Слава сходил еще раз к Эмме, получил стакан горячего молока, дал Пете аспирину, напоил молоком, глотать было еще труднее, чем днем, расхворался он не на шутку.
Лег Слава рядом с Петей, лечь больше негде, всю ночь Петя метался, горел, бредил, Слава гладил брата по голове, тот затихал, вероятно, думал, что это мама, мама не отходила от них, когда они заболевали.
Под утро сквозь сон Петя на что-то пожаловался:
— Дай мне, ну дай, я тебя прошу…
Что дать, он так и не сказал.
Слава обнял брата, жалко было его ужасно, младший ведь брат. Слава пробовал его баюкать, даже запел: «Спи, мой маленький коток…»
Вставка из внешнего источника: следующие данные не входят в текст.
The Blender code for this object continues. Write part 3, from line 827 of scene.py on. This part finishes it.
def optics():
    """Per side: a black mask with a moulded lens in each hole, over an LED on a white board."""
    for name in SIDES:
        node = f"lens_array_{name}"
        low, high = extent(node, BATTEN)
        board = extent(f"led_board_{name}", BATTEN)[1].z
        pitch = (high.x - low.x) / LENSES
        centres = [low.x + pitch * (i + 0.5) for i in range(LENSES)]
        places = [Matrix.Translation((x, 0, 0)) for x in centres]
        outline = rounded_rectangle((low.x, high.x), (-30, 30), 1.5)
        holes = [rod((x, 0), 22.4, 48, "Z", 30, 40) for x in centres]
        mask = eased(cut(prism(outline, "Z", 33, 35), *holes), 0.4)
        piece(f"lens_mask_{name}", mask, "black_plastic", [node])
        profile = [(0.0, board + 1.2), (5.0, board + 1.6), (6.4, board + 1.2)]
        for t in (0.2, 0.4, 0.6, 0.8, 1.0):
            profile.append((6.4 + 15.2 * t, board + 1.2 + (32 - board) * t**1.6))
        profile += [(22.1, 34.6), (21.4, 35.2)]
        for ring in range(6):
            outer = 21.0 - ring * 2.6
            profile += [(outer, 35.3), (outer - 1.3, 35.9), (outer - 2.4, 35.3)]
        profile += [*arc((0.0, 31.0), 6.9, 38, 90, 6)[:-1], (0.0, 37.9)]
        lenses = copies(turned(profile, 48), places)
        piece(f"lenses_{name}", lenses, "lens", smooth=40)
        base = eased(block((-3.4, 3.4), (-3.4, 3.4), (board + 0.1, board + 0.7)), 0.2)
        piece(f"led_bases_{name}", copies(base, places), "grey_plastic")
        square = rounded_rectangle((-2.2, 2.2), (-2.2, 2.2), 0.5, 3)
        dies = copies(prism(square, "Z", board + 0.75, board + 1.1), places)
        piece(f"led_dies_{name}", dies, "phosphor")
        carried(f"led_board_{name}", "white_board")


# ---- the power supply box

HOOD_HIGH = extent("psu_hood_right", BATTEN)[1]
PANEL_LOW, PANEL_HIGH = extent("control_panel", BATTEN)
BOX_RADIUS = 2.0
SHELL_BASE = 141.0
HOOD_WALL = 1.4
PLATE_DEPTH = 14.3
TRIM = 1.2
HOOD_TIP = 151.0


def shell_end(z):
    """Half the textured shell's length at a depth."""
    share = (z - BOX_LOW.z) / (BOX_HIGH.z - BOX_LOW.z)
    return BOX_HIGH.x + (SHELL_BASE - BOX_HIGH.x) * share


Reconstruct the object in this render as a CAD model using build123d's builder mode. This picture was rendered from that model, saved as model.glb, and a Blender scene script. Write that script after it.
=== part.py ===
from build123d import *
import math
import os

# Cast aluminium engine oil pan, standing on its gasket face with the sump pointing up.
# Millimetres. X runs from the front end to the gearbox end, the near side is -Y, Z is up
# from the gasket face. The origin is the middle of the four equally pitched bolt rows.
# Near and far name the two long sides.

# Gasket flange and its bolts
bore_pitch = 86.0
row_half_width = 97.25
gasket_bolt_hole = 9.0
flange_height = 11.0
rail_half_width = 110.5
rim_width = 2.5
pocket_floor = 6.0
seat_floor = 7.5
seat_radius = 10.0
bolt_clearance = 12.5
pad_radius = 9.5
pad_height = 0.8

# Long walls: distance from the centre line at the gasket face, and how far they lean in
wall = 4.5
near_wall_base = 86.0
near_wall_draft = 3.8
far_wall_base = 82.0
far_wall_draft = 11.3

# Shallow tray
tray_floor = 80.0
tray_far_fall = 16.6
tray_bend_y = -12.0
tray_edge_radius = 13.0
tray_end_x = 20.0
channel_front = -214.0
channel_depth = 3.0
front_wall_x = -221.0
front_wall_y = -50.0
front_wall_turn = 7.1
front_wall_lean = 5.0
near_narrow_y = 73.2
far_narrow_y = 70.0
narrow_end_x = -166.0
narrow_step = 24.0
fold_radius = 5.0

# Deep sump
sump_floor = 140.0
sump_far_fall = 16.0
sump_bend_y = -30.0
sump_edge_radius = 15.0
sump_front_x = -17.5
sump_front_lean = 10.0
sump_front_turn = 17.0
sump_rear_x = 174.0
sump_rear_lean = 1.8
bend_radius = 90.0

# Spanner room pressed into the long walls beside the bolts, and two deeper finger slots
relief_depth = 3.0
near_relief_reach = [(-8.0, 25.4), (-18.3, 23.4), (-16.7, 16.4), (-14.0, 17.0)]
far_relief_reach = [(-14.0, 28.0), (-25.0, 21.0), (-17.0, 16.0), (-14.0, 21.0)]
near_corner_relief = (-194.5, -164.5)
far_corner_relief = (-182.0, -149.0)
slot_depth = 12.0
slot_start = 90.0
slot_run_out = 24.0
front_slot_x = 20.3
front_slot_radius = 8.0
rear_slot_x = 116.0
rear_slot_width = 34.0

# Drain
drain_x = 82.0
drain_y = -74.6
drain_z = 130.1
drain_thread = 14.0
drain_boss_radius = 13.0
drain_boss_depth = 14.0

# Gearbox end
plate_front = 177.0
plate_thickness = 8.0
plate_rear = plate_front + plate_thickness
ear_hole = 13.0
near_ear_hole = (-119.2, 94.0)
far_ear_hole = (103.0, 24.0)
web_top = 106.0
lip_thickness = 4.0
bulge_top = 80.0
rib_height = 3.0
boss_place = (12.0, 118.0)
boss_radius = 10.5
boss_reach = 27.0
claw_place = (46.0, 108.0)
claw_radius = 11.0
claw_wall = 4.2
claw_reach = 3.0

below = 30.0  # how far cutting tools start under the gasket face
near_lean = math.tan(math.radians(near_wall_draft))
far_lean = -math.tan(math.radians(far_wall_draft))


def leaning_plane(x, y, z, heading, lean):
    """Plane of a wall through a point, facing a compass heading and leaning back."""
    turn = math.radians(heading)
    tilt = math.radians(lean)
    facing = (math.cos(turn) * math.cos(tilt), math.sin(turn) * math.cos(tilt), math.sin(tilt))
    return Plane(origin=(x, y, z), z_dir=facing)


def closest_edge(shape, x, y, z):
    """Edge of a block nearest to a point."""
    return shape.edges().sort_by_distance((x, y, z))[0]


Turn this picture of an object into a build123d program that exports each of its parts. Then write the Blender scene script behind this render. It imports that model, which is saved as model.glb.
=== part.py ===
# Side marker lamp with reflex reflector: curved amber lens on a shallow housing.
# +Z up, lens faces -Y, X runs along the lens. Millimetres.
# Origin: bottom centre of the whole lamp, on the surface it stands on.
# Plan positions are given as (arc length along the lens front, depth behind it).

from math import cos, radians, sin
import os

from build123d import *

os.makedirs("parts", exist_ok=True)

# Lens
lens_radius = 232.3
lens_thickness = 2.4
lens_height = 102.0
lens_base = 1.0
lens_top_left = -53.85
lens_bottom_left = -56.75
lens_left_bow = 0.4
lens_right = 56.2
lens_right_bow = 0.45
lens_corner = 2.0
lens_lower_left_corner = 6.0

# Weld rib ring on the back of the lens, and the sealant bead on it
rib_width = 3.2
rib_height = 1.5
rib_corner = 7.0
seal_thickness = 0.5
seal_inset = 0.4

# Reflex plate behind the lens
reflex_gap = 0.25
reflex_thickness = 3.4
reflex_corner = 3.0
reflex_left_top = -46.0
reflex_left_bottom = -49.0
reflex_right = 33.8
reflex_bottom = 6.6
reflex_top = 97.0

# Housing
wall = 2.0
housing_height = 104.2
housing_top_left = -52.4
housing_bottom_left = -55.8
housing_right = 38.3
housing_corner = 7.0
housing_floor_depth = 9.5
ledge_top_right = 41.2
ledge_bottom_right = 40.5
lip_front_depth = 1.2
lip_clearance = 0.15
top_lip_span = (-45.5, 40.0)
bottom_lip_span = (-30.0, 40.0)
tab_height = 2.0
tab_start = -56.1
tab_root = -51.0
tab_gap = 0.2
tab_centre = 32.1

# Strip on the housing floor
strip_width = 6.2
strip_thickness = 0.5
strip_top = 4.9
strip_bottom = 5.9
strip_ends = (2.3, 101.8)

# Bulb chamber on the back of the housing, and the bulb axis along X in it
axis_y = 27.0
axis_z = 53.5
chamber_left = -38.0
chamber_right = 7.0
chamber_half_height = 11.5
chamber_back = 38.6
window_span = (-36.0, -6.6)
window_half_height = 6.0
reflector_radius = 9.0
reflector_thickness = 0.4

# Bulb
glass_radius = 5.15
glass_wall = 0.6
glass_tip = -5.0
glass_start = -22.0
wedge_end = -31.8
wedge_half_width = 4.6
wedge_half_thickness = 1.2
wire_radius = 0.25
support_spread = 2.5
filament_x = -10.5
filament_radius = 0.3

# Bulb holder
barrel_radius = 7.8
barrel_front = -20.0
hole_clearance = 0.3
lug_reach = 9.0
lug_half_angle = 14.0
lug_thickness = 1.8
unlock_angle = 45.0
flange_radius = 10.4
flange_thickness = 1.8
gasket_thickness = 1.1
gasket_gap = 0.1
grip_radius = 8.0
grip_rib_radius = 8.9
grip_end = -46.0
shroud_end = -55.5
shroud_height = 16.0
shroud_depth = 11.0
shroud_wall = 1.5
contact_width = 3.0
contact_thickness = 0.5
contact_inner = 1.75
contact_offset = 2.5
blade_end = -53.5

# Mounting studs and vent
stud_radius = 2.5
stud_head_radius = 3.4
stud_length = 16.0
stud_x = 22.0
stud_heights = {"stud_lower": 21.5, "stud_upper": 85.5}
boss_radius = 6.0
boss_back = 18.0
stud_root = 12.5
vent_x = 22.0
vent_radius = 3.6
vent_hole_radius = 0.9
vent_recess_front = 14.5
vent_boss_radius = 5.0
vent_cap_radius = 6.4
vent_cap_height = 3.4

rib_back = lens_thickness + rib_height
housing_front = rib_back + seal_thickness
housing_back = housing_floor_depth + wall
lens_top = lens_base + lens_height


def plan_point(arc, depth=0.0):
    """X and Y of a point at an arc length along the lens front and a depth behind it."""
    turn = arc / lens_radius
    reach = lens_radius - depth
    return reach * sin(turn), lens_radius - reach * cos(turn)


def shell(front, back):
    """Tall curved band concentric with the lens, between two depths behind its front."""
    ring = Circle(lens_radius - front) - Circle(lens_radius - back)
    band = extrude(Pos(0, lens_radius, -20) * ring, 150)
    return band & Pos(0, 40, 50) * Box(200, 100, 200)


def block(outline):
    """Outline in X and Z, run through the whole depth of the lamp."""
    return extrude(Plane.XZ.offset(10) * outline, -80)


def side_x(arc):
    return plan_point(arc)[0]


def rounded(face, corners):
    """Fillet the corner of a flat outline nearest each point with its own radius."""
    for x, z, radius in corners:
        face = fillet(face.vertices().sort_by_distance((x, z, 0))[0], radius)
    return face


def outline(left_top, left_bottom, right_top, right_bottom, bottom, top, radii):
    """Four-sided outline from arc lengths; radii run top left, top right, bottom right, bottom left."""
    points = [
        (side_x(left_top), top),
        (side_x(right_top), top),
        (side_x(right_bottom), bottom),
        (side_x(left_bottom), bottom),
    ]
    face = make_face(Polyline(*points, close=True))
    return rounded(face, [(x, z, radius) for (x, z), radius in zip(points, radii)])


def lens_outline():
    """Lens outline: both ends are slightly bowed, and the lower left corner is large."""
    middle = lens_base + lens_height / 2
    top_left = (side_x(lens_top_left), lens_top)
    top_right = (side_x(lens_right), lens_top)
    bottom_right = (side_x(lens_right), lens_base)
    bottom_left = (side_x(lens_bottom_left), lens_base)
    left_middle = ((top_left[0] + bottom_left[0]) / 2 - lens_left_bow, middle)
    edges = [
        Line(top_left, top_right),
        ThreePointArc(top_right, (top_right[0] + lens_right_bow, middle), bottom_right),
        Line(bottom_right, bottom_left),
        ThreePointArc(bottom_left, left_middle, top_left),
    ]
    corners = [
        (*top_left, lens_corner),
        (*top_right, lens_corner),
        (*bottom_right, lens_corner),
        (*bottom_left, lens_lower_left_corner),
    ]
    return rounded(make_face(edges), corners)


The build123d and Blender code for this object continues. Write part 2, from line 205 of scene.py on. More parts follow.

Утром Слава опять измерил Пете температуру, поднялась уже до тридцати девяти градусов, — опять напоил молоком, оставил Петю на попечение Эммы, хотелось с утра покончить со всеми делами и пораньше уехать из города, он боялся остаться с больным Петей в Малоархангельске, хорошо бы поскорее вернуться к маме, мать, как наседка, пригреет его под своим крылом, и Петя сразу начнет поправляться.
Он пришел в уком, в оба укома, снялся с партийного и комсомольского учета. Селиверстов сказал, что звонил Семин, просил Ознобишина обязательно зайти, Слава подивился — зачем он Семину, надо было еще зайти на конный двор, попросить до Успенского лошадку.
Семин мил, вежлив, добродушен, щеки его не в пример Железнову по-прежнему пухлы и розовы, и улыбка не изменилась, такая же снисходительная и приветливая.
— Зачем я тебе?
— Оружие.
— Какое еще оружие.
— Верни оружие. Тебя освободили? Уезжаешь? Вот и верни оружие. Револьвер выдан был при вступлении в должность? Теперь полагается вернуть.
— Да я же давным-давно вернул! Помнишь, пришел к тебе и отдал револьвер, о чем же ты спрашиваешь?